I’m still protective of my music choices because I was right in this chapter that music is a pathway to the associative memory system. If I admit that I like a song it’s like letting you in on all the memories associated with that song so for instance if I said I like song X then you’ll know song X equals airport Y when I was going to race Z and then you’ll know every thought, word, and action from that trip and it’s not like anything odd, weird, or wacky happened on that trip, but in my mind, being all or nothing, there’s no end to the amount of knowledge you’ll have about me.
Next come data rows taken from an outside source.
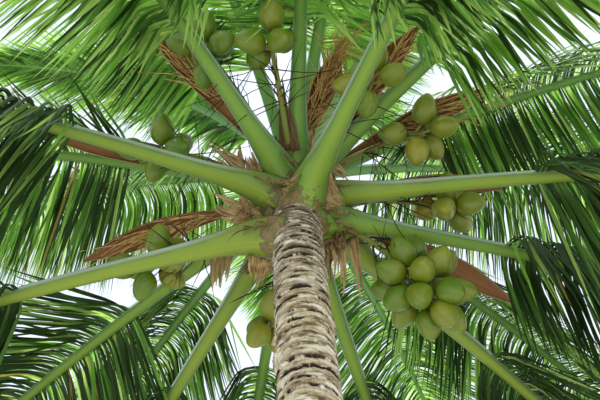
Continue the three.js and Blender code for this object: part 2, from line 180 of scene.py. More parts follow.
# The photograph's frame, and where the foot of the crown shows in it.
FRAME_PIXELS = (600, 400)
FOCAL_PIXELS = 800
CROWN_PIXEL = (296, 212)
SENSOR_MM = 36


def linear(colour):
    """An sRGB hex colour as the linear RGBA that a shader takes."""
    channels = [(colour >> shift & 255) / 255 for shift in (16, 8, 0)]
    return (*[c / 12.92 if c <= 0.04045 else ((c + 0.055) / 1.055) ** 2.4 for c in channels], 1.0)


def colour_property(name, description, colour):
    """A colour that a user may change."""
    return FloatVectorProperty(
        name=name, description=description, subtype="COLOR", size=4, min=0, max=1, default=linear(colour))


def length_property(name, description, default):
    """A length in metres that a user may change."""
    return FloatProperty(name=name, description=description, default=default, min=0, unit="LENGTH")


class TrunkSettings(bpy.types.PropertyGroup):
    """Sizes and colours of the trunk."""
    crown_height: length_property("Crown height", "Height of the foot of the crown", 5.85)
    lean: FloatProperty(
        name="Lean", description="How far the crown stands off to +X", default=-0.3, unit="LENGTH")
    radius: length_property("Radius", "Half the trunk's thickness above the flare", 0.138)
    flare: length_property("Root flare", "What the flare adds to the radius at the ground", 0.105)
    flare_height: length_property("Flare height", "Height over which the flare dies away", 0.33)
    scar_spacing: length_property("Scar spacing", "Mean height between two leaf scars", 0.058)
    scar_depth: length_property("Scar depth", "How deep the cracks at the leaf scars go", 0.018)
    pale: colour_property("Pale bark", "Weathered face of a ring", 0xf6e9c8)
    tan: colour_property("Tan bark", "Fresher bark between the scars", 0xa98a5a)
    # The crack colour is partly torn fibre and partly painted shade in the grooves of the scars.
    crack: colour_property("Crack", "Torn fibre in the scars", 0x2a1c12)


class FrondSettings(bpy.types.PropertyGroup):
    """Sizes and colours of the ribs and leaflets."""
    length: length_property("Length", "Length of a frond from the heart to its tip", 5.0)
    petiole: length_property("Petiole", "Bare stalk before the first leaflet", 1.4)
    petiole_width: length_property("Petiole width", "Width of the stalk beyond its base", 0.126)
    rib_width: length_property("Rib width", "Width of the rib at the first leaflet", 0.086)
    petiole_depth: length_property("Petiole depth", "Depth of the stalk", 0.068)
    rib_depth: length_property("Rib depth", "Depth of the rib at the first leaflet", 0.052)
    clasp: length_property("Clasp", "What the clasping base adds to the stalk's width", 0.19)
    leaflets: IntProperty(
        name="Leaflets", description="Leaflets on each side of a rib", default=400, min=8, max=400)
    leaflet_length: length_property("Leaflet length", "Longest leaflet", 1.24)
    leaflet_width: length_property("Leaflet width", "Widest part of a leaflet", 0.027)
    stripe: colour_property("Stripe", "Middle of the stalk's underside", 0x80a22c)
    flank: colour_property("Flank", "Sides of the stalk", 0x4e8a36)
    # The wax colour is partly waxy bloom and partly a painted reflection of the pale sky on the stalk's edges
    # and upper side.
    wax_and_sheen: colour_property("Wax", "Waxy bloom on the stalk's edges", 0xafc4b6)
    scab: colour_property("Scab", "Corky brown patches at the base", 0x8a7050)


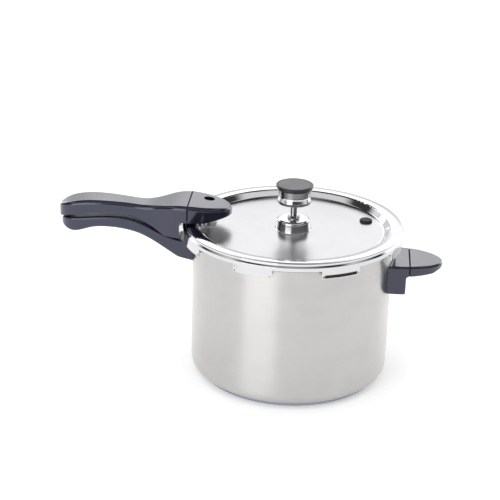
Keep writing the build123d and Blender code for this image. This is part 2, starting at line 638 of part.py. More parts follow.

With the advent of the 32GB phone I now have 1,152 songs on my phone and many of them are, well, to take a phrase from the previous paragraph, “odd, weird, and wacky.” The oddest selection I have on my phone is a 10 minute remix of the McDonald’s Filet-O-Fish ad. You know the one, the fish is on the wall singing, “give me back that Filet-O-Fish, give me that fish…” To anyone that has heard it you’ll know 10 seconds is too much, but try 10 minutes! FUN! Anyway, funny story about that song, just over a year ago I was in southwest Missouri and I was riding with the southwest director of Easter Seals Midwest to a presentation and this director loves giving me a hard time. It’s all in good fun so I thought I’d return the favor by slyly starting that song on my phone without warning. I did so and she was unfazed by it. She simply gave a half smile and said, “Aaron, if that song isn’t silenced within a few seconds I’m dropping you off on highway 60 right here and you can find your own way to your presentation. If you don’t make it I’ve seen your presentation enough that I can do it. Got it?” I did, and I believed her! Then she asked me, because she knows about this associative memory system, “Aaron, what on earth does that song represent and right there the defenses went up and I uttered a half-believable, “I don’t know” because again, if I give just one percent of the story she’s going to know the whole story and then some.
This chapter may seem small, or almost irrelevant, but what it represents is much larger than music itself and maybe someday I’ll give a full rewrite to this chapter to give it the impact it deserves.